On 17 September 1989, Hurricane Hugo struck Montserrat.
‘Hugo was the angriest storm in our known history. Perhaps. It damaged 98% of the houses, 50% severely, and destroyed 20% totally leaving nearly a quarter of the near 12,000 population homeless’.
– Howard A. Fergus in 'Hugo versus Montserrat' (Linda Lee Press, 1989).

Hurricane Hugo devastated large parts of the island. Credit: Andy Pattison / Flickr / CC BY-NC-ND 2.0. Date: 1989
From Visitation
Hugo blew away collar and tie
filled dainty appetites with breadfruit pie
minus metropolitan dressing
it washed smiles from stoic faces
moved boundary pegs from their places
sowing confusion in deed and possessions
locked sweet song-birds from their choirs
caused crabs and iguanas to show true colours
carrying their beds in the street in broad daylight
a fruitless search for leafy covers
gaulins and killi-hawks looting carrion
caught dead-handed
killed by Hugo’s boisterous batallion’
– 'From Visitation', poem by Howard A. Fergus. Extract from 'Hugo Versus Montserrat' (Linda Lee Books, 1989)

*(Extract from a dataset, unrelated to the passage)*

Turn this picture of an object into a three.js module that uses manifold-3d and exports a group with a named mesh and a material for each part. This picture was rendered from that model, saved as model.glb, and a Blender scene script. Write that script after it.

The thing is when we got up in the morning, everyone is looking at the house roof and say, not the house roof is gone but when we look across the road, you saw that your neighbour has none too. Then you go up the road and no one [had a roof]… so as kids, we start travelling around the street, looking around, and we saw that the whole area, everybody has lost their roof, whose house hasn’t been blown away was left shelter-less and took us maybe a week and everybody start putting on just one roof, and we stayed together, everybody eat the same thing, we go to the stream and we wash our clothing, before we actually got help. So it went on and on. so we knew what we had to do.